Une voiture garée cible d'un gaz lacrymogène. Utilisé avec permission

Les forces de l'ordre continuent les poursuites dans les ruelles pour traquer les manifestants qui s'opposent aux candidats officiels. Cette image publiée par la journaliste Poussy Best sur sa page Facebook en témoigne:

Photo I-BC. Utilisé avec permission

Dans ces circonstances de répression et de poursuite, prendre en image ou filmer les forces de l'ordre en pleine action de représailles n'est pas toléré. Cette vidéo illustre les forces de l'ordre qui battent un simple citoyen qui a pris une photo/vidéo avec son téléphone et exigent qu'il la supprime.

Un candidat arrêté

Le 6 novembre, un des candidats initiaux, Jean Jacques Ratsietison a été arrêté par les gendarmes lorsqu'il tentait d'entrer sur la place du 13 mai, mais il a été relâché en début de soirée. Un dizaine de personnes arrêtées le 4 novembre ont comparu devant le tribunal ce même jour. Cinq ont été incarcérées et les cinq autres sont sous contrôle judiciaire. Leur procès doit se tenir le 9 novembre prochain. Face aux journalistes, Ratsietison a déclaré:

 Je suis encore sous le secret de l’instruction. Je peux vous dire seulement que les chefs d’inculpations qui pèsent contre moi et les personnes arrêtées sont: voie de fait, violences, attroupement illicite, tentative de coup d’État et outrages aux forces de l'ordre. Comment aurais-je pu faire un coup d’Etat, moi Ratsietison, avec mes deux mains? pfff .. J’attends désormais mon procès. »

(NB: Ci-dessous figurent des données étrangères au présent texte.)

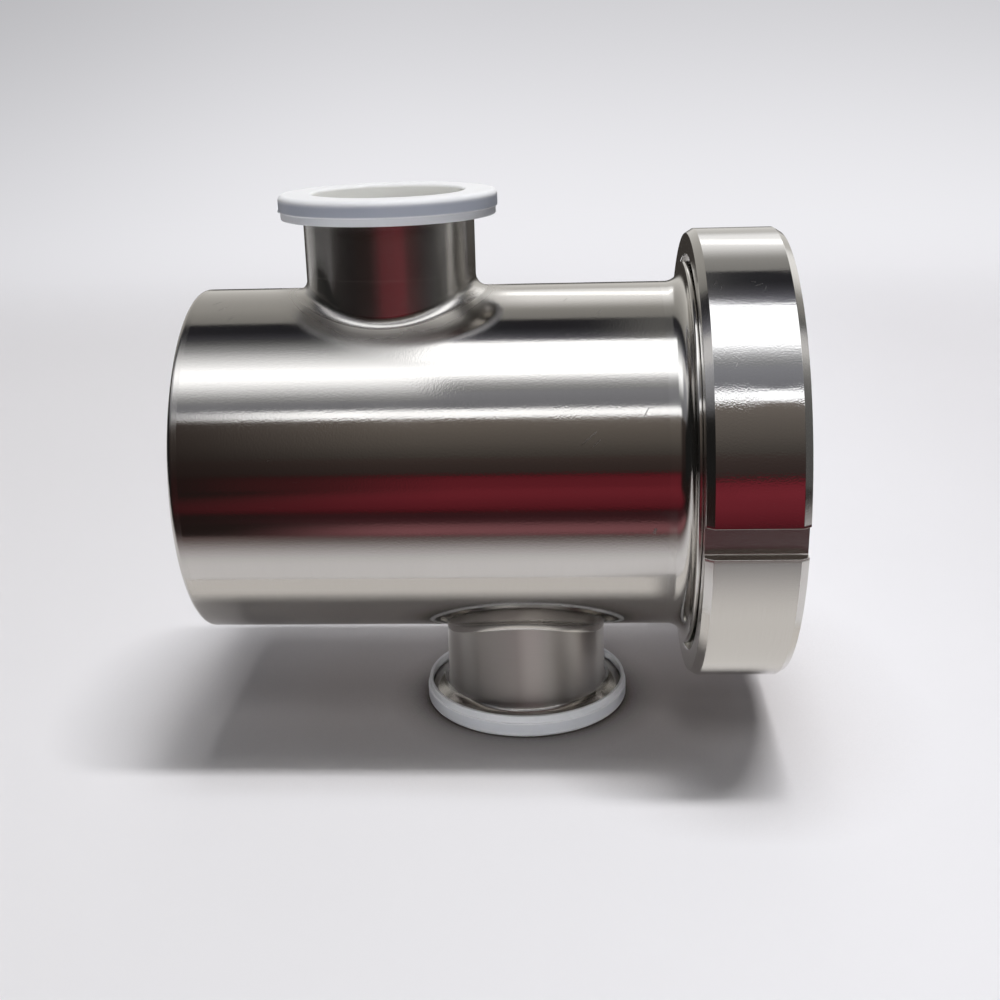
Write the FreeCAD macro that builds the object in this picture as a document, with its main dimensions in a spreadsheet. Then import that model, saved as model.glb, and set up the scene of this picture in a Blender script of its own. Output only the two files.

La tension reste donc toujours vive à une semaine de l'élection présidentielle à Madagascar. Le climat d'agitation marqué par la répression des manifestations organisées par les 10 candidats et la pression policière fait grandir l'incertitude. La grande interrogation est de savoir si l'élection aura lieu comme prévu et dans des conditions de sécurité acceptables.